A very crowded hall.
Michelangelo’s David.

There are also several other unfinished works of Michelangelo in the hall, called the “Prisoners” because they are imprisoned in their marble blocks. Hilariously one of them was later deemed “not good enough” to be a Michelangelo, so they now attribute it to one of his students.

View of Ponte Vecchio and Florence from the gallery.

The gallery also has tons of important paintings to see, including the first ever use of perspective. Kind of weird to think that that idea had to be “invented”. The Galleria d’Academia’s other famous work is Boticelli’s “The Birth of Venus”.

Inside the Galleria d’Academia.
The David replica in the Piazza della Signoria.

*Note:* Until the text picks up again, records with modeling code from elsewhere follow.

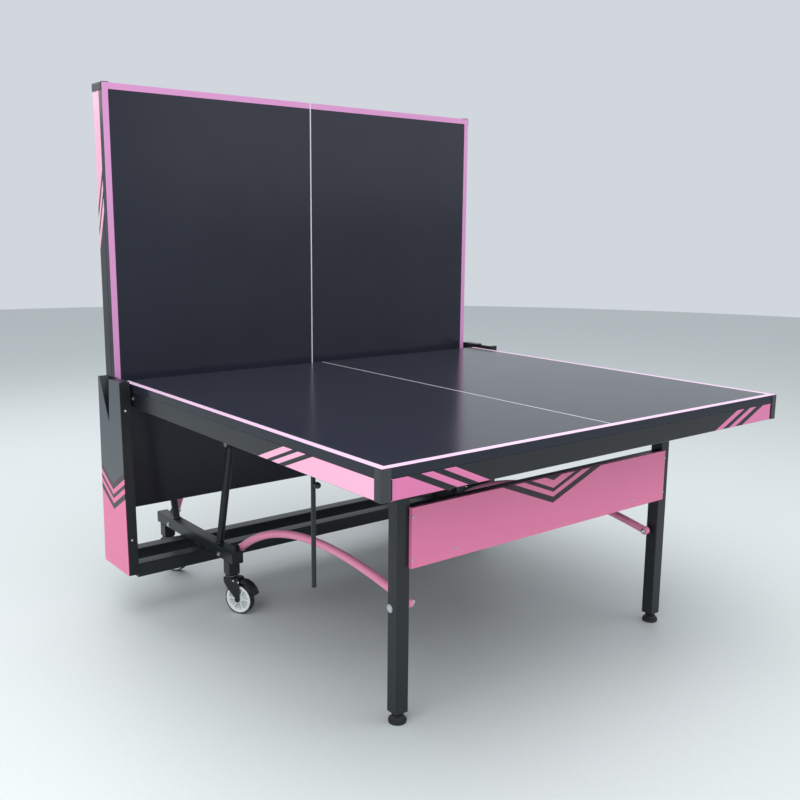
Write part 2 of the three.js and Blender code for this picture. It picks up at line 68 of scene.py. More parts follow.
CAMERA_AT = Vector((2.343, -1.917, 1.263))
turn_angle = math.radians(51.30)
tilt_angle = math.radians(10.56)
roll_angle = math.radians(0.61)
level = Vector((math.cos(turn_angle), math.sin(turn_angle), 0))
ahead = Vector((-math.sin(turn_angle), math.cos(turn_angle), 0)) * math.cos(tilt_angle)
ahead.z = -math.sin(tilt_angle)
upright = level.cross(ahead)
right = level * math.cos(roll_angle) + upright * math.sin(roll_angle)
top = upright * math.cos(roll_angle) - level * math.sin(roll_angle)
camera = bpy.data.objects.new("camera", bpy.data.cameras.new("camera"))
scene.collection.objects.link(camera)
camera.matrix_world = Matrix.Translation(CAMERA_AT) @ Matrix((right, top, -ahead)).transposed().to_4x4()
camera.data.sensor_width = 36
camera.data.lens = 42.4
camera.data.shift_x = -0.0064
scene.camera = camera

surround = bpy.data.worlds.new("surround")
scene.world = surround
surround.use_nodes = True
surround.node_tree.nodes["Background"].inputs["Color"].default_value = (0.74, 0.79, 0.84, 1)
surround.node_tree.nodes["Background"].inputs["Strength"].default_value = 0.86

LAMP_AIM = Vector((0, 0, 0.6))
LAMPS = {
    "ceiling_lamp": ((0.2, -0.2, 4.6), 5.0, 150),
    "key_lamp": ((1.8, -2.9, 3.0), 3.0, 60),
    "fill_lamp": ((3.2, 2.6, 3.0), 3.5, 30),
    "back_lamp": ((-3.6, -0.8, 3.2), 3.0, 40),
}
for name, (place, size, power) in LAMPS.items():
    lamp = bpy.data.objects.new(name, bpy.data.lights.new(name, "AREA"))
    scene.collection.objects.link(lamp)
    lamp.data.size = size
    lamp.data.energy = power
    lamp.location = place
    lamp.rotation_mode = "QUATERNION"
    lamp.rotation_quaternion = (LAMP_AIM - lamp.location).to_track_quat("-Z", "Y")


def paint(red, green, blue):
    """A colour as a paint shop gives it, 0 to 255, as the shader wants it."""
    channels = []
    for value in (red, green, blue):
        share = value / 255
        channels.append(share / 12.92 if share <= 0.04045 else ((share + 0.055) / 1.055) ** 2.4)
    return (*channels, 1)


class Channel:
    """One value over a surface. Shader maths is written with it as with a number."""

    def __init__(self, finish, socket):
        self.finish = finish
        self.socket = socket

    def maths(self, operation, *values):
        return self.finish.node("ShaderNodeMath", {"operation": operation}, dict(enumerate(values)))

    def __add__(self, other):
        return self.maths("ADD", self, other)

    __radd__ = __add__

    def __sub__(self, other):
        return self.maths("SUBTRACT", self, other)

    def __rsub__(self, other):
        return self.maths("SUBTRACT", other, self)

    def __mul__(self, other):
        return self.maths("MULTIPLY", self, other)

    __rmul__ = __mul__

    def __gt__(self, other):
        return self.maths("GREATER_THAN", self, other)

    def __lt__(self, other):
        return self.maths("LESS_THAN", self, other)

    def __or__(self, other):
        return self.maths("MAXIMUM", self, other)

    def __abs__(self):
        return self.maths("ABSOLUTE", self)

    def between(self, low, high):
        return (self > low) * (self < high)


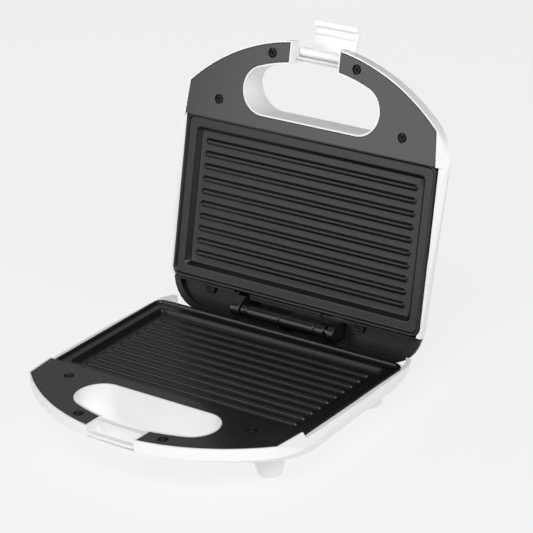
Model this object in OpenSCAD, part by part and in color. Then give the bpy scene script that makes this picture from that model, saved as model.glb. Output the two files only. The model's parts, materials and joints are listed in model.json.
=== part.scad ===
// Sandwich toaster: two clam-shell halves on a rear hinge, each with a ribbed cooking plate,
// a D-shaped carrying handle at the front and a swing-over latch clip.
// The two halves share one outline. A half is drawn with the parting plane at z = 0 and its
// depth along +Z, the hinge axis along X at y = 0 and the handle towards -Y. The base is that
// half turned over, and the lid is that half swung open about the hinge.

/* [Body] */
// Radius of the curved front edge, seen from above
front_r = 159.3; // [152:0.1:166]
// Distance from the hinge axis forward to the centre of the front curve
front_c = 46.3; // [40:0.1:52]
// Half of the body's width at its widest place
body_half_w = 116.2; // [115.6:0.2:120]
// How much narrower each side of the body is beside the hinge
rear_taper = 4.8; // [1:0.2:5.2]
// Distance of the widest place behind the trims' straight rear edge
widest_back = 22.8; // [11:0.2:40]
// Radius of the body's shoulders, beside the handle
shoulder_r = 40; // [30:1:55]
// Distance from the hinge axis back to the rear wall
rear_y = 12; // [11:0.5:15]
// Radius of the rear corners, seen from above
rear_corner_r = 27; // [24:1:30]
// Depth of the upright side wall of one half
skirt_d = 9; // [7:0.5:11]
// Space behind the reflector tray, for the feet, the lamps and the wiring
back_space = 11; // [10.5:0.5:18]
// How far the curved front slope runs back from the front edge
front_run = 80; // [60:1:95]
// How far the side rounding runs in from the side
side_run = 30; // [20:1:36]
// How far the rear rounding runs in from the rear wall
rear_run = 22; // [16:1:26]
// Wall thickness of the shells
wall = 2.2; // [1.8:0.1:3]

/* [Handle] */
// Thickness of the black handle trims
trim_t = 2; // [1.6:0.1:3]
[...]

Possibly the most important thing we learned during the tour was about the existence of Florentine Steak. Once Ed and Chris discovered that it was basically just a really big steak, they immediately decided that’s what we were having for dinner. The steaks are so big you share them between two people, which actually worked out perfectly since Ed and Chris can eat a lot more steak than Rita and I. Chris was super excited because this was the first time he got to have real steak on this trip (because Ed was paying).

Florentine steak: Before.
Florentine steak: After.

The next morning, it was time to catch the train to Bergamo! There was a bit of a near catastrophe when we checked out, leaving the key inside, then realized we had also left Chris’s and my custom made Hong Kong garments inside. Ed majorly twitched out, but we managed to get someone to let us back in and still make it to our train on time!